Слова в одном из его предсмертных писем
Как тяжело жить среди мелких людей, полных ничтожными интересами минутности! Они не видят красоты мира, не чувствуют красоты искусства, не понимают ничего оригинального, ничего, действительно, стоящего внимания, и в то время как в чьих-нибудь словах возникает интересное по необычности сочетание мыслей, на плоских лицах ничтожных людей играет бессмысленная улыбка. Ничего не может быть мучительнее, как улыбка на лице человека, душа которого замкнута для ощущений красоты. Таких людей, к сожалению, везде большинство. Сердце задыхается среди них, душа, способная создавать образы поэзии, и живущая в светлом мире творчества, чувствует себя в современности как в пустыне, где редкие оазисы разбросаны на далеком расстоянии друг от друга – как в чуждой стране, где не слышно радостных звуков родной речи, где ежеминутно ощущаешь атмосферу вражды и недоверия, и где лишь изредка встретишь неожиданную отраду понимания.

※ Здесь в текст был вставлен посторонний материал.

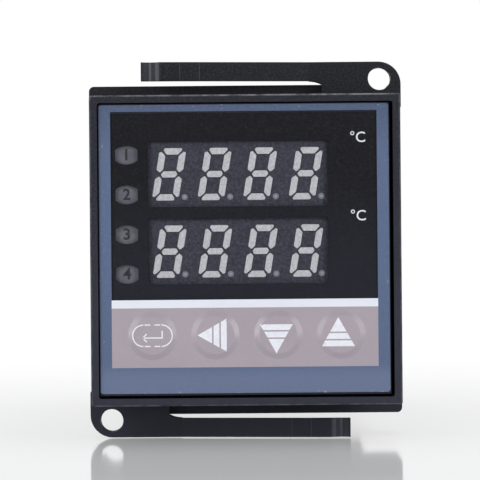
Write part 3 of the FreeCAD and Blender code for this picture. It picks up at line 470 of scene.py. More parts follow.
def circuit_board():
    """Green solder mask with fine copper tracks showing through."""
    nodes = Nodes("circuit_board")
    tracks = nodes.add("ShaderNodeTexBrick")
    nodes.link(nodes.place, tracks.inputs["Vector"])
    tracks.inputs["Scale"].default_value = 420
    tracks.inputs["Color1"].default_value = colour(12, 74, 40)
    tracks.inputs["Color2"].default_value = colour(16, 84, 46)
    tracks.inputs["Mortar"].default_value = colour(44, 110, 62)
    tracks.inputs["Mortar Size"].default_value = 0.03
    cloud = nodes.noise(500, detail=2)
    share = nodes.ramp(cloud, 0.3, 0.8, 0, 0.4)
    nodes.paint(nodes.mix(share, tracks.outputs[0], colour(8, 52, 30)))
    nodes.rough(0.32)
    nodes.bump(tracks.outputs["Fac"], 0.00004, 0.5)
    return nodes.material


def metal(name, base, roughness, brushed=(1, 1, 1)):
    """Plated or bare metal with fine brush lines and smudges."""
    nodes = Nodes(name)
    lines = nodes.noise(2600, detail=4, place=nodes.stretched(*brushed))
    smudge = nodes.noise(500, detail=3)
    nodes.paint(nodes.mix(nodes.ramp(smudge, 0.3, 0.75), shade(base, 0.8), shade(base, 1.08)))
    nodes.rough(nodes.ramp(lines, 0.3, 0.7, roughness - 0.06, roughness + 0.12))
    nodes.bump(lines, 0.00002, 0.4)
    nodes.set(Metallic=1.0)
    return nodes.material


def laminations():
    """A stack of thin core plates seen on edge."""
    nodes = Nodes("core_plates")
    wave = nodes.add("ShaderNodeTexWave", bands_direction="X")
    nodes.link(nodes.place, wave.inputs["Vector"])
    wave.inputs["Scale"].default_value = 320
    wave.inputs["Distortion"].default_value = 0.6
    nodes.paint(nodes.mix(wave.outputs["Fac"], colour(70, 70, 74), colour(150, 150, 154)))
    nodes.rough(0.45)
    nodes.set(Metallic=0.8)
    nodes.bump(wave.outputs["Fac"], 0.00005, 0.6)
    return nodes.material


def winding_tape():
    """Amber tape over the coil, with the turns showing as faint ridges."""
    nodes = Nodes("winding_tape")
    wave = nodes.add("ShaderNodeTexWave", bands_direction="Z")
    nodes.link(nodes.place, wave.inputs["Vector"])
    wave.inputs["Scale"].default_value = 600
    nodes.paint(nodes.mix(wave.outputs["Fac"], colour(176, 128, 34), colour(205, 160, 58)))
    nodes.rough(0.3)
    nodes.bump(wave.outputs["Fac"], 0.00003, 0.5)
    return nodes.material


def small_plastic(name, base, roughness=0.45):
    """Moulded bodies of small parts: slight mottling and grain."""
    nodes = Nodes(name)
    cloud = nodes.noise(700, detail=3)
    nodes.paint(nodes.mix(nodes.ramp(cloud, 0.3, 0.7), shade(base, 0.85), shade(base, 1.12)))
    nodes.rough(roughness)
    nodes.bump(nodes.noise(4000), 0.00002, 0.3)
    return nodes.material


# ---------------------------------------------------------------- mesh helpers


def mesh_object(name, shape):
    """Turn a bmesh into an object in the scene."""
    mesh = bpy.data.meshes.new(name)
    shape.to_mesh(mesh)
    shape.free()
    made = bpy.data.objects.new(name, mesh)
    bpy.context.scene.collection.objects.link(made)
    return made


def new_piece(name, shape, material):
    """Turn a bmesh into a piece with its material."""
    piece = mesh_object(name, shape)
    piece.data.materials.append(material)
    return piece


def bridge(shape, rings):
    """Join each ring of vertices to the next one with quads."""
    for first, second in zip(rings, rings[1:]):
        count = len(first)
        for index in range(count):
            following = (index + 1) % count
            shape.faces.new((first[index], first[following], second[following], second[index]))


def smooth(piece, angle):
    """Smooth shading, kept sharp where faces meet at more than the angle."""
    piece.data.shade_smooth()
    limit = math.radians(angle)
    shape = bmesh.new()
    shape.from_mesh(piece.data)
    for edge in shape.edges:
        if len(edge.link_faces) == 2:
            edge.smooth = edge.calc_face_angle(0.0) < limit
        else:
            edge.smooth = False
    shape.to_mesh(piece.data)
    shape.free()


def printed_shape(outlines, depth, thickness):
    """Closed outlines of (x, z) points, extruded a little towards the front."""
    shape = bmesh.new()
    for outline in outlines:
        back = [shape.verts.new((x, depth, z)) for x, z in outline]
        front = [shape.verts.new((x, depth - thickness, z)) for x, z in outline]
        bridge(shape, (back, front))
        shape.faces.new(front)
        shape.faces.new(reversed(back))
    bmesh.ops.recalc_face_normals(shape, faces=shape.faces)
    return shape


def flat_print(name, outlines, depth, thickness, material):
    """A thin printed or cast piece on the housing."""
    shape = printed_shape(outlines, depth, thickness)
    piece = new_piece(name, shape, material)
    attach(piece, "housing")
    return piece


def stroke(points, width):
    """The outline of a line of constant width through the points."""
    count = len(points)
    left, right = [], []
    for index, point in enumerate(points):
        directions = []
        if index > 0:
            directions.append((Vector(point) - Vector(points[index - 1])).normalized())
        if index < count - 1:
            directions.append((Vector(points[index + 1]) - Vector(point)).normalized())
        along = sum(directions, Vector((0, 0))).normalized()
        across = Vector((-along.y, along.x))
        reach = width / 2
        if len(directions) == 2:
            reach /= max(0.5, across.dot(Vector((-directions[0].y, directions[0].x))))
        left.append(tuple(Vector(point) + across * reach))
        right.append(tuple(Vector(point) - across * reach))
    return left + right[::-1]


def arc(centre, radius, start, end, steps):
    """Points along an arc, angles in degrees."""
    points = []
    for index in range(steps + 1):
        angle = math.radians(start + (end - start) * index / steps)
        points.append(
            (centre[0] + radius * math.cos(angle), centre[1] + radius * math.sin(angle))
        )
    return points


def ring_points(centre, radius, steps):
    """Points evenly round a whole circle."""
    return arc(centre, radius, 0, 360, steps)[:-1]


# ---------------------------------------------------------------- printed film

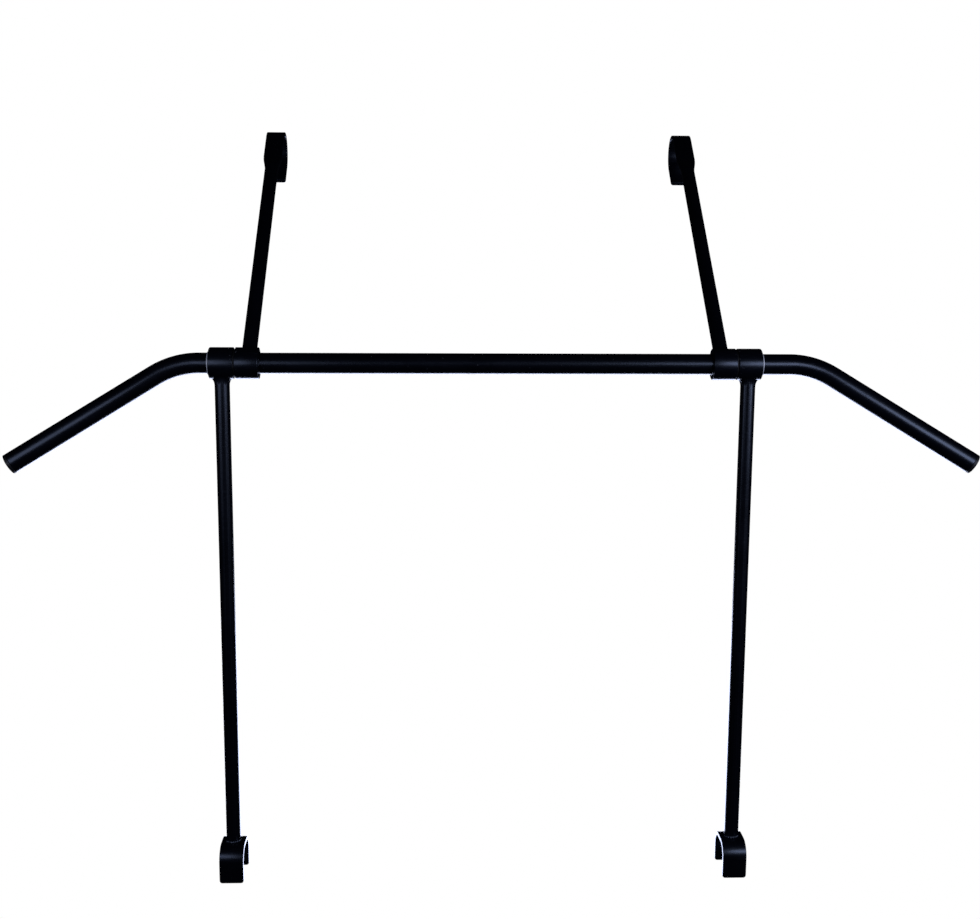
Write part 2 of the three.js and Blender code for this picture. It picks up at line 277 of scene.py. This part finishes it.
def skin(name, rings, ends, smooth=35, wear=None):
    """A mesh through rings of points. `ends` is cap, which closes both, or loop, which joins them.

    `wear` gives each point a number that the coat's shader turns into chips.
    """
    count = len(rings[0])
    points = [point for ring in rings for point in ring]
    pairs = [(i, i + 1) for i in range(len(rings) - 1)]
    if ends == "loop":
        pairs.append((len(rings) - 1, 0))
    faces = []
    for a, b in pairs:
        for i in range(count):
            j = (i + 1) % count
            faces.append((a * count + i, a * count + j, b * count + j, b * count + i))
    if ends == "cap":
        faces.append(tuple(reversed(range(count))))
    if ends == "cap" and len(rings) > 1:
        faces.append(tuple((len(rings) - 1) * count + i for i in range(count)))
    mesh = bpy.data.meshes.new(name)
    mesh.from_pydata([tuple(p) for p in points], [], faces)
    mesh.validate()
    mesh.shade_smooth()
    mesh.set_sharp_from_angle(angle=math.radians(smooth))
    worn = mesh.attributes.new("wear", "FLOAT", "POINT")
    worn.data.foreach_set("value", [wear(p) if wear else 0.0 for p in points])
    face_outwards(mesh)
    piece = bpy.data.objects.new(name, mesh)
    bpy.context.scene.collection.objects.link(piece)
    return piece


def face_outwards(mesh):
    """Turns every face round if the mesh holds a negative volume."""
    volume = 0.0
    for face in mesh.polygons:
        corners = [mesh.vertices[i].co for i in face.vertices]
        for i in range(1, len(corners) - 1):
            volume += corners[0].dot(corners[i].cross(corners[i + 1]))
    if volume < 0:
        mesh.flip_normals()


def rounded(corners, steps):
    """A closed outline through (a, b, radius) corners, each corner drawn as an arc."""
    outline = []
    for i, (a, b, radius) in enumerate(corners):
        here = Vector((a, b))
        if radius == 0:
            outline.append(here)
            continue
        before = (Vector(corners[i - 1][:2]) - here).normalized()
        after = (Vector(corners[(i + 1) % len(corners)][:2]) - here).normalized()
        half = before.angle(after) / 2
        middle = here + (before + after).normalized() * (radius / math.sin(half))
        start = here + before * (radius / math.tan(half)) - middle
        end = here + after * (radius / math.tan(half)) - middle
        for step in range(steps + 1):
            outline.append(middle + start.slerp(end, step / steps) * radius)
    return outline


def turned(outline, place, ripple=None):
    """Rings about X through an outline of (radius, along)."""
    rings = []
    for radius, along in outline:
        ring = []
        for step in range(ROUND):
            angle = 2 * math.pi * step / ROUND
            out = radius + (ripple(along, angle) if ripple else 0)
            spoke = Z_AXIS * math.cos(angle) - Y_AXIS * math.sin(angle)
            ring.append(place + X_AXIS * along + spoke * out)
        rings.append(ring)
    return rings


def add_piece(node, body, slot, rings, ends, smooth=35, wear=None):
    """The fine mesh that stands for a CAD node: its skin, its finish and the body that it rides on."""
    piece = skin(node + "_fine", rings, ends, smooth, wear)
    piece.data.materials.append(FINISHES[slot])
    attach(piece, body)
    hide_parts(node)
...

Александр Иванович Урусов был одним из таких немногих людей, одним из этих редких утоляющих оазисов. В нем чувствовалось что-то единичное, неповторяющееся, что-то вырывавшее его собеседника из полосы будничных чувствований. Он радовал взгляд, как радует большая зеленая ель, растущая среди ничтожных мелкорослых деревьев. Где бы он ни был, его нельзя было не заметить тотчас же. Когда он входил в комнату, он одним своим появлением радовал, двумя-тремя словами завладевал всеобщим вниманием. Сердце исполнялось чувством удовлетворения, спокойной радостью утоленности, потому что чувствовалось, что вот перед тобой, наконец, что-то действительно настоящее – сильное, и в то же время нежное – властное, и в то же время утонченно-внимательное – беспритязательное, и в то же время приковывающее. Быть может, те же самые слова, которые говорил Урусов, слышал когда-нибудь от другого, но в устах другого они не радовали, а когда говорил их он, они шли прямо в душу, и запоминались навсегда. Он во все влагал лиризм, художественность исполнения, изящную артистичность манеры, индивидуализм гар-монически-сложившейся натуры, знающей полноту чувства и мысли. Встречам с Урусовым душа неизменно радовалась, как радуешься майскому утру, полному свежего аромата, веселых звуков жизни, и свободных цветов. Урусов всем интересовался, он жадно пил усладу бытия, он глядел на небо и на землю понимающими глазами. Необыкновенно трогательна была эта детская свежесть и непосредственность в этом большом человеке, это чувство художественной пропорциональности, и чувство уместности тех или иных слов и ощущений.